3. Ineffective Stress Management During Direct AM

Extreme thermal gradients are inherent to direct AM, making it difficult to avoid crack formation. Although methods like preheating and ultrasonic assistance have been used to mitigate stress, their effectiveness is limited. Emerging multi-energy-field assisted deposition, combining temperature, pressure, and vibration control, shows potential in suppressing crack formation in large ceramic parts.

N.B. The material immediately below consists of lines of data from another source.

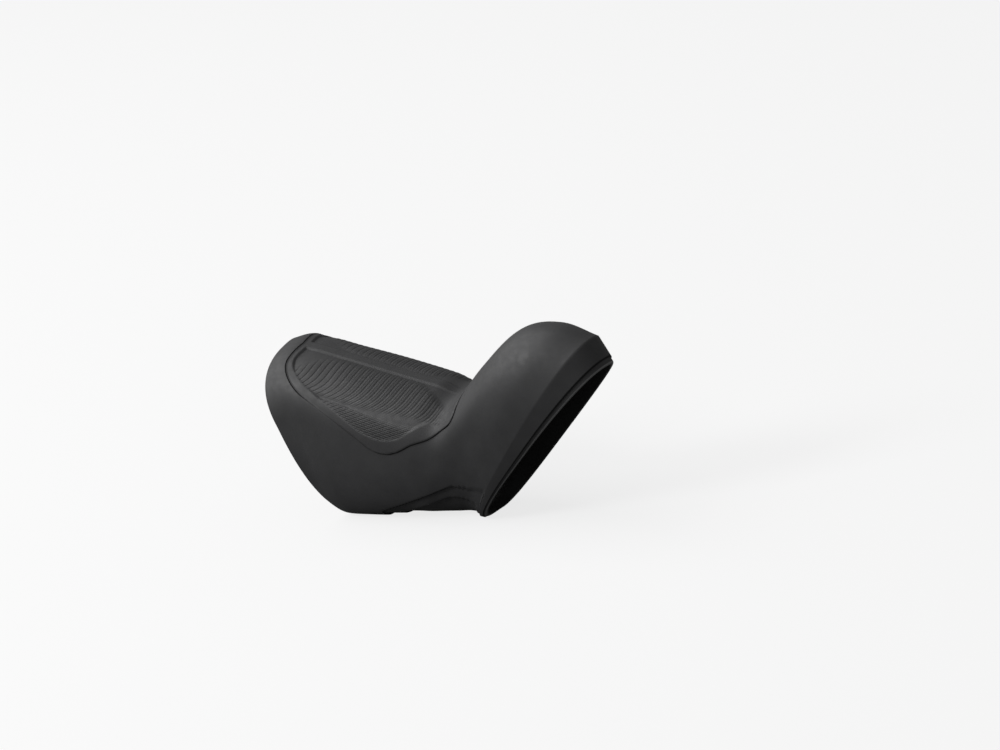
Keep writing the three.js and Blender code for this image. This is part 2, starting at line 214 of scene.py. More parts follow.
# Stations of the loft: crown x and z, place on the sole, half width, height of the widest point,
# squareness of crown and sole, sweep, roll, skew
MEASURES = ["x", "z", "base", "half", "widest", "crown", "sole", "sweep", "roll", "skew"]
STATIONS = np.array([
    [-REAR_OVERHANG, -REAR_DROP, 0, REAR_HALF, 0.61, 2.4, 2.5, 3.4, 0.1, -0.09],
    [
        -REAR_OVERHANG * 0.46, PALM_RISE * 0.9,
        0.03, REAR_HALF - 0.5, 0.65, 2.5, 3.2, 2.5, 0.1, -0.08,
    ],
    [1, PALM_RISE + 0.4, 0.07, REAR_HALF - 0.2, 0.65, 2.55, 3.3, 2, 0.1, -0.06],
    [GRIP_LENGTH * 0.23, PALM_RISE, 0.18, GRIP_HALF + 0.1, 0.62, 2.6, 3.2, 1.2, 0.1, -0.03],
    [GRIP_LENGTH * 0.57, 0.15, 0.36, GRIP_HALF, 0.6, 2.7, 2.9, 0, 0.1, 0],
    [GRIP_LENGTH * 0.83, -GRIP_HOLLOW, 0.53, GRIP_HALF - 0.7, 0.57, 2.7, 2.6, 0, 0.1, 0],
    [NECK_X, -NECK_DROP, 0.63, NECK_HALF, 0.55, 2.6, 2.6, 0, 0.08, 0],
    [
        NECK_X + HORN_REACH * 0.276, HORN_RISE * 0.422,
        0.71, NECK_HALF - 0.5, 0.53, 2.2, 2.6, 0, 0.04, 0,
    ],
    [
        NECK_X + HORN_REACH * 0.564, HORN_RISE * 0.805,
        0.79, HORN_HALF + 0.1, 0.52, 2.2, 2.6, 0, 0.02, 0.02,
    ],
    [HORN_TOP_X, HORN_RISE, 0.87, HORN_HALF, 0.51, 2.3, 2.4, 0, 0, 0.04],
    [CREASE_X, CREASE_Z, 0.95, HORN_HALF - 0.7, 0.465, 2.4, 2.65, 0.6, 0, 0.06],
    [MOUTH_X, MOUTH_Z, 1, MOUTH_HALF, 0.43, 2.55, 3.1, 1.15, 0, 0.07],
])
SHARP_STATION = 10


def smoothstep(value, low, high):
    t = np.clip((value - low) / np.maximum(high - low, 1e-6), 0, 1)
    return t * t * (3 - 2 * t)


def lerp(a, b, t):
    return a + (b - a) * t


def station_slopes():
    """Rates of the measures just before and after each station, which differ at the crease."""
    gaps = np.diff(STATIONS[:, 0])
    rates = np.diff(STATIONS, axis=0) / gaps[:, None]
    count = len(STATIONS)
    earlier = np.maximum(np.arange(count) - 1, 0)
    later = np.minimum(np.arange(count), count - 2)
    before, gap_before = rates[earlier], gaps[earlier][:, None]
    after, gap_after = rates[later], gaps[later][:, None]
    shared = (before * gap_after + after * gap_before) / (gap_before + gap_after)
    arriving, leaving = shared.copy(), shared.copy()
    arriving[SHARP_STATION] = before[SHARP_STATION]
    leaving[SHARP_STATION] = after[SHARP_STATION]
    return arriving, leaving


ARRIVING, LEAVING = station_slopes()


def cuts(x, inset):
    """Measures of the slices whose crown points are at x, shrunk all round by an inset."""
    i = np.searchsorted(STATIONS[1:-1, 0], x, side="left")
    gap = (STATIONS[i + 1, 0] - STATIONS[i, 0])[:, None]
    t = (x[:, None] - STATIONS[i, 0][:, None]) / gap
    values = (
        (2 * t**3 - 3 * t**2 + 1) * STATIONS[i]
        + (t**3 - 2 * t**2 + t) * LEAVING[i] * gap
        + (3 * t**2 - 2 * t**3) * STATIONS[i + 1]
        + (t**3 - t**2) * ARRIVING[i + 1] * gap
    )
    cut = {name: values[:, k][:, None] for k, name in enumerate(MEASURES)}
    cut["x"] = x[:, None]
    cut["base_x"] = HEEL_SETBACK + cut["base"] * SOLE_LENGTH
    cut["base_z"] = cut["base"] * SOLE_RISE - HEEL_DEPTH
    height = np.hypot(cut["x"] - cut["base_x"], cut["z"] - cut["base_z"])
    along_x = (cut["x"] - cut["base_x"]) / height
    along_z = (cut["z"] - cut["base_z"]) / height
    inset = np.broadcast_to(inset, x.shape)[:, None]
    cut["x"] = cut["x"] - along_x * inset
    cut["z"] = cut["z"] - along_z * inset
    cut["base_x"] = cut["base_x"] + along_x * inset
    cut["base_z"] = cut["base_z"] + along_z * inset
    cut["half"] = cut["half"] - inset
    return cut


def points_of(cut, angle):
    """Points of slices: angle 0 is the crown, positive angles go round by the inner side."""
    sine, cosine = np.sin(angle), np.cos(angle)
    power = 2 / np.where(cosine >= 0, cut["crown"], cut["sole"])
    side = np.sign(sine) * np.abs(sine) ** power
    rise = np.abs(cosine) ** power
    widest = cut["widest"]
    share = np.where(cosine >= 0, widest + (1 - widest) * rise, widest * (1 - rise))
    lean = np.maximum(0, (share - widest) / (1 - widest))
    y = cut["half"] * side
    x = cut["base_x"] + (cut["x"] - cut["base_x"]) * share
    x = x - cut["sweep"] * side**2 + cut["skew"] * y
    z = cut["base_z"] + (cut["z"] - cut["base_z"]) * share + cut["roll"] * y * lean
    return np.stack([x, y, z], axis=-1)


def angles_for(x, girths, columns_beyond):
    """Angles of a row of columns on each slice, and their distances round the skin.

    Both ways round from the crown come the set girths, then even steps on to the sole.
    """
    samples = np.linspace(0, math.pi, GIRTH_SAMPLES + 1)
    both = []
    for side in (-1, 1):
        track = points_of(cuts(x, 0.0), side * samples[None, :])
        steps = np.linalg.norm(np.diff(track, axis=1), axis=2)
        length = np.concatenate([np.zeros((len(x), 1)), np.cumsum(steps, axis=1)], axis=1)
        rows, reach = [], []
        for row in length:
            beyond = np.linspace(girths[-1], row[-1], columns_beyond + 1)[1:]
            wanted = np.concatenate([girths, beyond])
            rows.append(side * np.interp(wanted, row, samples))
            reach.append(side * wanted)
        both.append((np.array(rows), np.array(reach)))
    (left, left_girth), (right, right_girth) = both
    angle = np.concatenate([left[:, ::-1], right[:, 1:-1]], axis=1)
    girth = np.concatenate([left_girth[:, ::-1], right_girth[:, 1:-1]], axis=1)
    return angle, girth


def bezier(a, b, c, d):
    """Points of a cubic curve after its start."""
    t = np.linspace(0, 1, CURVE_STEPS + 1)[1:, None]
    a, b, c, d = map(np.array, (a, b, c, d))
    return a * (1 - t) ** 3 + 3 * b * t * (1 - t) ** 2 + 3 * c * t**2 * (1 - t) + d * t**3


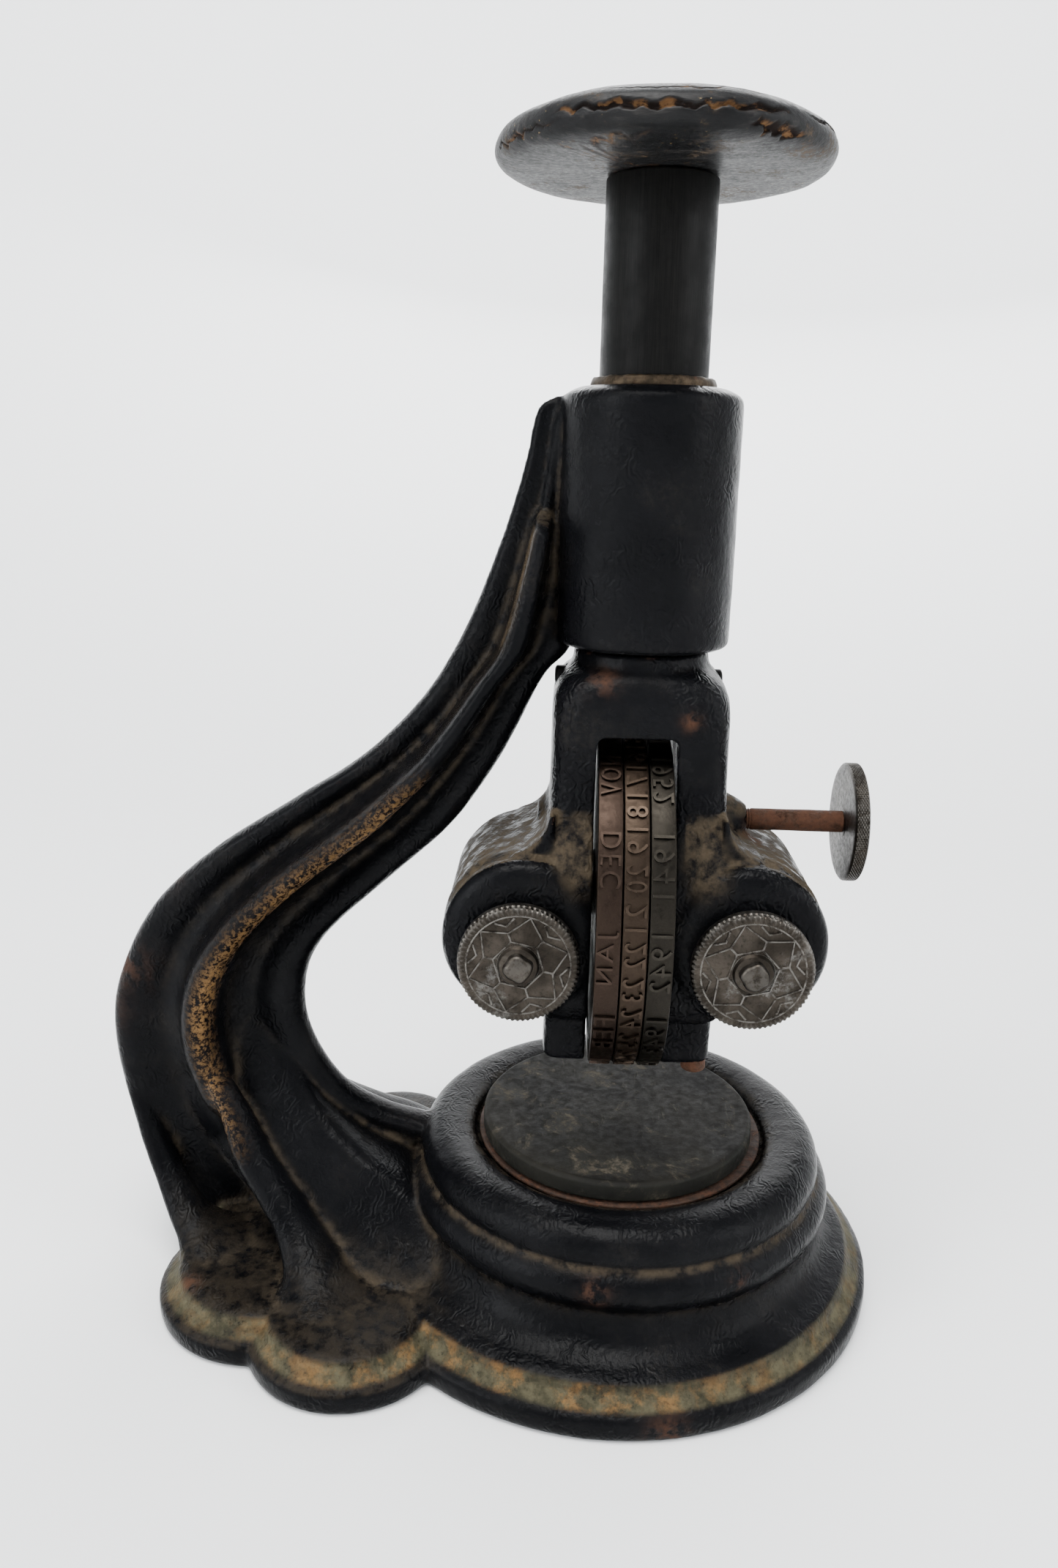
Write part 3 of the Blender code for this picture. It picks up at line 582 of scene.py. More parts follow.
def wheel_metal(name, tint):
    """Brown type metal: dark in the sunk field, rubbed lighter on the raised strokes."""
    def shade(share):
        return tuple(share * c for c in tint)

    look = Look(name, metallic=1.0)
    raised = look.value("raised")
    fine = look.noise(1.4, 6, 0.7)
    broad = look.noise(6, 3)
    speck = look.noise(0.35, 4, 0.7)
    low = look.mix(look.ramp(broad, 0.35, 0.65), shade(0.50), shade(0.95))
    low = look.mix(look.times(look.ramp(fine, 0.45, 0.7), 0.6), low, shade(0.30))
    high = look.mix(speck, shade(2.2), shade(6.5))
    colour = look.mix(look.times(raised, look.ramp(fine, 0.25, 0.5, 0.45, 1.0)), low, high)
    dirt = look.times(look.value("hollow"), look.ramp(fine, 0.3, 0.6))
    colour = look.mix(dirt, colour, (0.035, 0.03, 0.02))
    rough = look.blend(look.ramp(fine, 0.3, 0.7), 0.30, 0.54)
    look.bump(fine, 0.035)
    look.bump(speck, 0.02)
    return look.done(colour, rough)


def knob_metal(name):
    """Worn plated disc: brown bronze with pale rubbed relief and bright scuffs."""
    look = Look(name, metallic=1.0)
    raised = look.value("raised")
    fine = look.noise(0.9, 6, 0.72)
    broad = look.noise(7, 4)
    brown = look.mix(look.ramp(broad, 0.35, 0.68), (0.019, 0.016, 0.013), (0.046, 0.039, 0.032))
    colour = look.mix(look.times(look.ramp(fine, 0.5, 0.68), 0.6), brown, (0.009, 0.008, 0.007))
    pale = look.mix(fine, (0.065, 0.060, 0.053), (0.18, 0.17, 0.155))
    colour = look.mix(look.times(raised, look.blotches(1.6, 5, 0.7, 0.36, 0.58)), colour, pale)
    scuff = look.times(look.blotches(10, 6, 0.66, 0.57, 0.68), look.ramp(fine, 0.4, 0.6))
    colour = look.mix(look.times(scuff, 0.6), colour, (0.17, 0.165, 0.155))
    rough = look.blend(look.ramp(fine, 0.3, 0.7), 0.30, 0.55)
    look.bump(fine, 0.04)
    look.bump(look.noise(0.3, 4, 0.7), 0.02)
    return look.done(colour, rough)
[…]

4. Need for Intelligent Process Monitoring and Feedback

Combining real-time monitoring technologies (e.g., X-ray CT, infrared thermography) with AI and machine learning can revolutionize defect detection and prevention. By analyzing in-situ data and integrating it into predictive models and feedback systems, process parameters can be dynamically optimized to suppress crack formation before it escalates.

Final Thoughts

Ceramic additive manufacturing represents a transformative path for producing advanced ceramics, yet crack formation remains the primary obstacle to its industrial application. While the morphological characteristics of cracks have been well documented, their formation mechanisms differ significantly between indirect and direct methods.

Understanding the origin, propagation, and suppression of cracks will be key to unlocking the full potential of ceramic AM. Ongoing research combining materials science, process engineering, and intelligent monitoring is crucial to overcoming this barrier and moving ceramic AM into mainstream industrial use.